The Great Evangelical Divorce
About a month ago, I wrote a post giving reasons why I believe Christians should be good storytellers. After I had shared it on my Facebook wall, one of my close friends commented, in a joking manner, that I should have written the article as a story. While he was only making light of the post, he unintentionally pinpointed one of the greatest temptations facing many evangelical churches today, to which many unfortunately succumb. This temptation is to divorce form and content.
My friend jokingly noted that the subject matter (storytelling) and the form in which it was discussed (persuasive list) were incongruent. To argue for storytelling with reasoning might have been persuasive, but imagine what it would have been like to read a story that explored the impact and power of story*. When form and content are united, the impact is evident. It can be heard in a song like “O Come O Come Emmanuel” which is a song of longing and expectation, composed in a minor key. It can be seen in Van Gogh’s “The Starry Night” whose brush strokes communicate the power and energy of light. It can be enjoyed in a glass of wine that is perfectly paired to its accompanying entree, in a restaurant with a romantic ambience. When form and content are united, it is a beautiful thing to experience.
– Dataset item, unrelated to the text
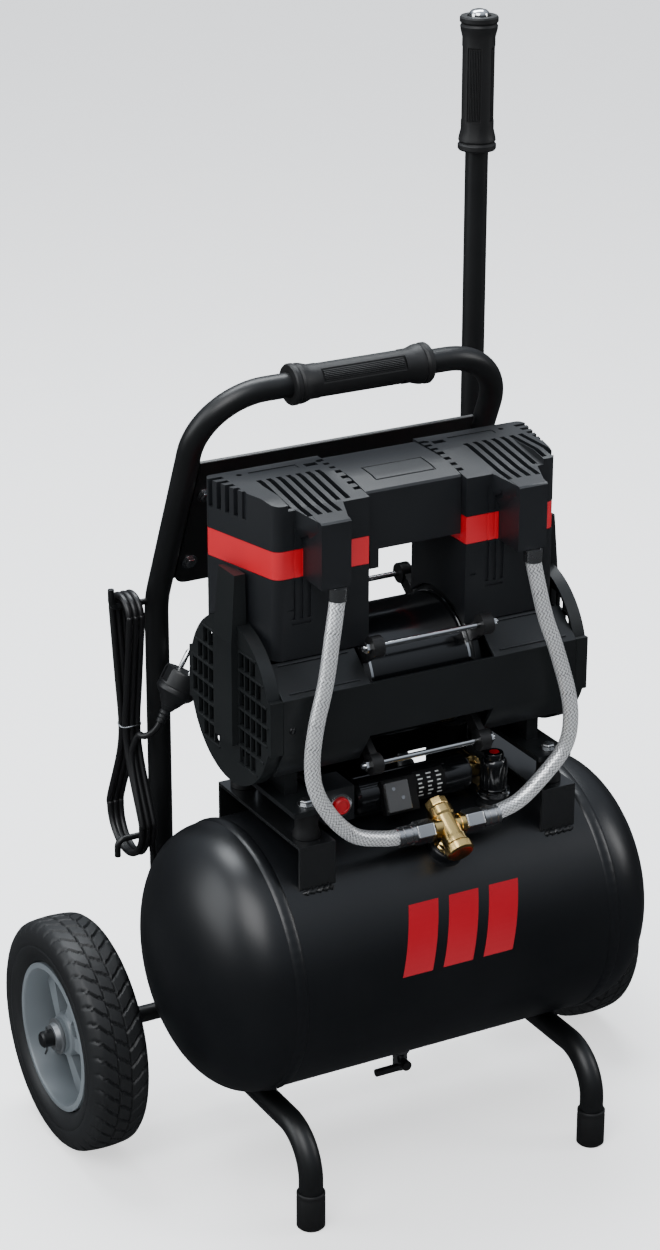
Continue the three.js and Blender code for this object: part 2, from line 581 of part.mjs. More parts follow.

It appears that in many evangelical circles, the forms are viewed as neutral vessels in which any content can be implanted. Therefore, the Sunday morning service becomes a time in which any method of entertainment can be utilized as long as Jesus is proclaimed. Churches install intricate light displays, fog machines, encourage attendees to “check in” on Twitter, Instagram, or Facebook, and only play upbeat, positive music. It doesn’t matter how we communicate the gospel as long as the gospel is communicated. Anything short of sin for the sake of reaching the lost.
What many fail to see is that the form is not neutral and it is not a blank slate – form (or method) communicates as much, if not more, than the content. A divorce between form and content can actually undermine the message we may want to get across. When light shows and fog machines are used, and the lighting mimicking that of a concert, the gospel becomes something for our pleasure and benefit, not something that calls for our allegiance and obedience. When social media holds a primary place within our church services, we continue to encourage people to be disconnected from their present surroundings. The church ceases to be a sanctuary from the demands of the god of Technology. When we only play positive, upbeat music, we cease to be rooted in the biblical history of worship, which has always had plenty of room for those in need of a good lament or cursing session. The gospel again becomes something that exists solely to give us fleeting happiness, not an invitation to discover the power of Christ’s presence in the midst of suffering.
If my language seems harsh and pointed, it’s intentional. While I do not deny that God uses many evangelical churches which have divorced form and content, I do not think this is a reason to continue to utilize broken means. We shouldn’t be surprised when God makes himself known even through duplicitous preachers. It is God’s nature to remain faithful, even when we continue in our unfaithfulness.
I haven’t always been mindful of form and content, but my friend’s comment has caused me to re-examine much of what I do and how I do it. For instance, a few weeks ago with our high school students, I was teaching on worship and how it often flows out of a response to God. Our normal liturgy is to spend some time in conversation with one another, and then sing a few songs in worship. I realized that to worship before we encountered God in his word might undermine the teaching of worship as response. Therefore, we pushed the worship to the end so that it paired with what we were teaching. While this is an example of when I believe I got it right, there are much more displaying my ignorance.
I pray that we, as Christians, begin to take seriously form and content. Though the gospel can inhabit many forms, we ought to be mindful of whether the form we’re using meshes with the gospel we’re preaching.
*I do acknowledge that to have written a story that somehow communicated the importance of storytelling would not have made a good blog post, and therefore, would not have been good content for the form of blogging.